I drive to near the end of Crystal Springs Rd and find a vacant area where I can park and try to bushwhack to the beach. It's a long, steep, brushy hill leading down to the water. It works ok, although the last 30 vertical feet are almost straight down, I have to use trees like a ladder. Then I'm on a beautiful and deserted beach, with a view south towards Rich Passage and home (left).

I walk a mile north to the place just south of Fletcher's Landing where I got out last time. I pass the Gazzam Lake Preserve trail, and the undeveloped shore in the picture above. It's nice to see what an undeveloped shoreline looks like. There are only a few places on Bainbridge where houses could be built but aren't. And now I'm one of the few people to know that from close-up personal experience.

I get in the water, curious about what things will look like after the big storm of several days ago. The plankton bloom is still hanging in there, and the water looks about the same as during my last swim.


Swimming south, I find another Bainbridge funicular (right). Click the image to magnify, you can see the cable car at the top and the cables coming down to a concrete landing pad on the beach. Now that's determination to use the beach.

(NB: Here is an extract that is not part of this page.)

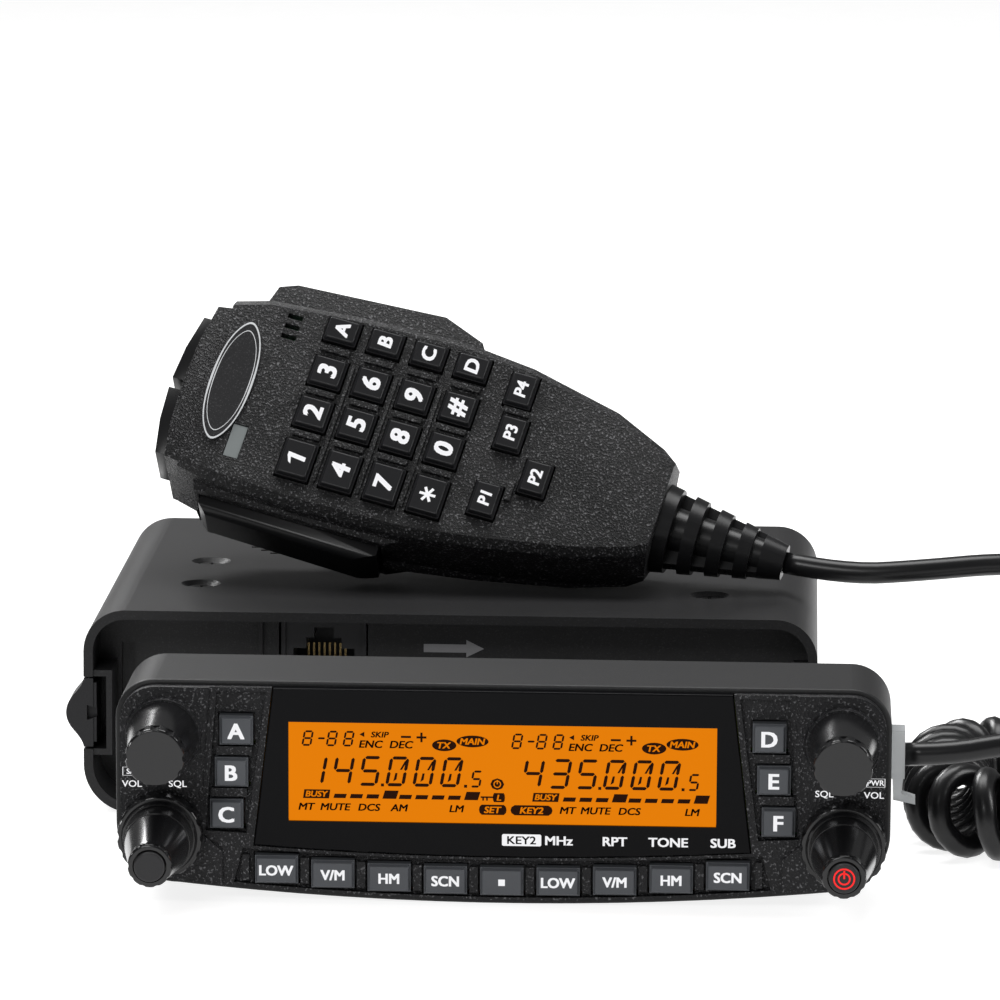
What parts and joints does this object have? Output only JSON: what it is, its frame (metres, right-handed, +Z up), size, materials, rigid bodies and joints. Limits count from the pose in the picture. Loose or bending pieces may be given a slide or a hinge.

Here's a moon snail that was sliding among the rocks and gravel (left), I've usually seen them on sand. There is sand just a tiny bit deeper here, so maybe it's worth a brief walkabout on gravel for this big snail.

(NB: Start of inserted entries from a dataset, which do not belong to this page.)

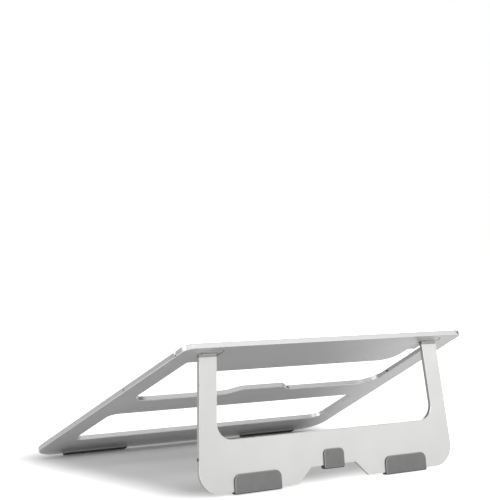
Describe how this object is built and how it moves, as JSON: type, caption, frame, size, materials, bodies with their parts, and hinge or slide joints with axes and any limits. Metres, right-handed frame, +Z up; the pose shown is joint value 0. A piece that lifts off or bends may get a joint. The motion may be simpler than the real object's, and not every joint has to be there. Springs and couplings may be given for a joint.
{
  "type": "laptop stand",
  "caption": "Folding aluminium laptop stand: a tilted, tapered deck plate with open windows, held up by a hinged U-shaped leg that folds flat into the plate.",
  "frame": {"origin": "centre of the bounding box on the floor plane", "axes": "+Z up, the front edge with the laptop stops toward -Y, the hinged leg toward +Y, +X across the stand to the right of a user who faces +Y"},
  "size_m": [0.2938, 0.24, 0.11],
  "materials": {
    "silver_aluminium": "bead-blasted and anodised, fine bright chamfered edges",
    "grey_silicone": "matt, moulded",
    "dark_silicone": "matt, moulded",
    "stainless_steel": "machined",
    "polished_steel": "polished",
    "bush_polymer": "moulded"
  },
  "bodies": {
    "deck": {"deck_plate": "silver_aluminium", "detent_spring_left": "stainless_steel", "detent_spring_right": "stainless_steel", "front_foot_left": "dark_silicone", "front_foot_right": "dark_silicone", "grub_screws": "stainless_steel", "hinge_bush_left": "bush_polymer", "hinge_bush_right": "bush_polymer", "hinge_leaf_left": "silver_aluminium", "hinge_leaf_right": "silver_aluminium", "laptop_stop_left": "silver_aluminium", "laptop_stop_right": "silver_aluminium", "leaf_screws": "stainless_steel", "rear_grip_pad_left": "grey_silicone", "rear_grip_pad_right": "grey_silicone", "stop_pad_left": "grey_silicone", "stop_pad_right": "grey_silicone", "stop_screws": "stainless_steel"},
    "leg": {"support_leg": "silver_aluminium", "foot_pad_left": "grey_silicone", "foot_pad_right": "grey_silicone", "leg_centre_pad": "grey_silicone", "hinge_pin_left": "stainless_steel", "hinge_pin_right": "stainless_steel"},
    "ball_left": {"detent_ball_left": "polished_steel"},
    "ball_right": {"detent_ball_right": "polished_steel"}
  },
  "joints": [
    {"name": "leg_fold", "type": "hinge", "parent": "deck", "child": "leg", "pos_m": [0, 0.10402, 0.10109], "axis": [-1, 0, 0], "range_deg": [0, 73]},
    {"name": "ball_left_slide", "type": "slide", "parent": "deck", "child": "ball_left", "axis": [-1, 0, 0], "range_m": [0, 0.00055], "stiffness_N_per_m": 800, "springref_m": -0.0005},
    {"name": "ball_right_slide", "type": "slide", "parent": "deck", "child": "ball_right", "axis": [1, 0, 0], "range_m": [0, 0.00055], "stiffness_N_per_m": 800, "springref_m": -0.0005}
  ]
}
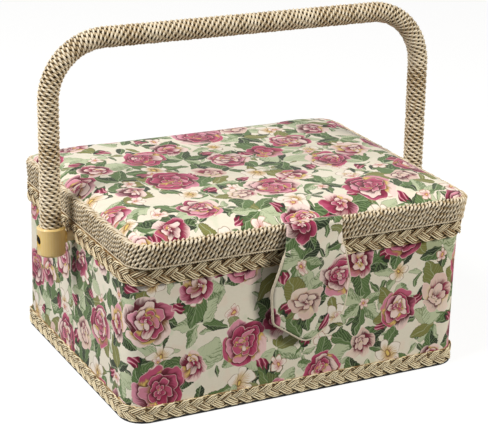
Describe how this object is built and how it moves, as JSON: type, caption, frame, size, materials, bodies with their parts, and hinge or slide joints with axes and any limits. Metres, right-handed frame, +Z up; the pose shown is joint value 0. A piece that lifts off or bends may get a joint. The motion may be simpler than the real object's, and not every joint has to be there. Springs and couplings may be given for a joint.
{
  "type": "sewing basket",
  "caption": "Fabric-covered rectangular sewing basket with a padded hinged lid, closure tab, straw braids, lift-out tray and a cord-wound swing handle.",
  "frame": {"origin": "middle of the box's footprint, on the surface that it stands on", "axes": "+X along the front to the right, the front faces -Y, +Z up"},
  "size_m": [0.3586, 0.2479, 0.2834],
  "materials": {
    "black_cloth": "matt non-woven",
    "chipboard": "raw grey-brown board",
    "printed_cotton": "plain-weave cotton with a floral print",
    "satin": "satin",
    "satin_pad": "satin",
    "straw_braid": "plaited straw",
    "paper_cord": "two-ply twisted paper cord",
    "piping_cord": "cotton piping",
    "elastic": "ribbed elastic",
    "foam": "open foam",
    "amber_plastic": "semi-gloss, slightly translucent",
    "tray_plastic": "semi-gloss moulded",
    "nickel": "nickel plate",
    "dark_steel": "dark lacquer",
    "brass": "brushed brass plate",
    "cane": "bent rattan cane"
  },
  "bodies": {
    "box": {"base_cloth": "black_cloth", "base_board": "chipboard", "wall_board": "chipboard", "wall_cover": "printed_cotton", "box_lining": "satin", "bottom_braid": "straw_braid", "rim_braid": "straw_braid", "tray_ledges": "satin", "clasp_base": "nickel", "clasp_washer": "nickel", "pivot_bolts": "dark_steel", "pivot_spacers": "amber_plastic", "pivot_washers": "nickel", "pivot_nuts": "nickel", "hinge_lower_leaves": "brass", "hinge_pins": "brass", "hinge_lower_screws": "brass"},
    "lid": {"lid_band": "paper_cord", "lid_skirt": "chipboard", "lid_board": "chipboard", "lid_lining": "satin", "lid_foam": "foam", "lid_cover": "printed_cotton", "pin_cushion": "satin_pad", "lid_pocket": "satin", "pocket_elastic": "elastic", "hinge_upper_leaves": "brass", "hinge_upper_screws": "brass", "tab_anchor": "printed_cotton"},
    "tab": {"tab_cover": "printed_cotton", "tab_stiffener": "chipboard", "tab_piping": "piping_cord", "clasp_cap": "nickel"},
    "handle": {"handle_core": "cane", "handle_winding": "paper_cord", "end_cap_left": "amber_plastic", "end_cap_right": "amber_plastic"},
    "tray": {"tray": "tray_plastic"}
  },
  "joints": [
    {"name": "lid_open", "type": "hinge", "parent": "box", "child": "lid", "pos_m": [0, 0.12005, 0.12865], "axis": [-1, 0, 0], "range_deg": [0, 95]},
    {"name": "handle_swing", "type": "hinge", "parent": "box", "child": "handle", "pos_m": [0, 0, 0.1167], "axis": [-1, 0, 0], "range_deg": [0, 120]},
    {"name": "tab_lift", "type": "hinge", "parent": "lid", "child": "tab", "pos_m": [0, -0.1205, 0.1502], "axis": [-1, 0, 0], "range_deg": [0, 150]},
    {"name": "tray_lift", "type": "slide", "parent": "box", "child": "tray", "axis": [0, 0, 1], "range_m": [0, 0.028]}
  ],
  "couplings": [
    {"joint": "handle_swing", "follows": "lid_open", "ratio": 1.25}
  ]
}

The ocean isn't remarkable downslope from the undeveloped beach, that's interesting. I don't know what I expected, but I thought I'd notice that the undeveloped shore somehow made a difference in the water. Nope. It looks the same. The gravel beach at the north end of Crystal Springs Rd is covered with barnacles, and somehow I notice them whipping the water in their feeding frenzy. I haven't noticed them feeding so vigorously anywhere else, it's worth trying to get a good photo (see barnacles at the top right of this post).

Then I'm out and bushwhacking back up the hill, thankfully nobody notices me and I'm away in the car, sneaking in and out for another private access success.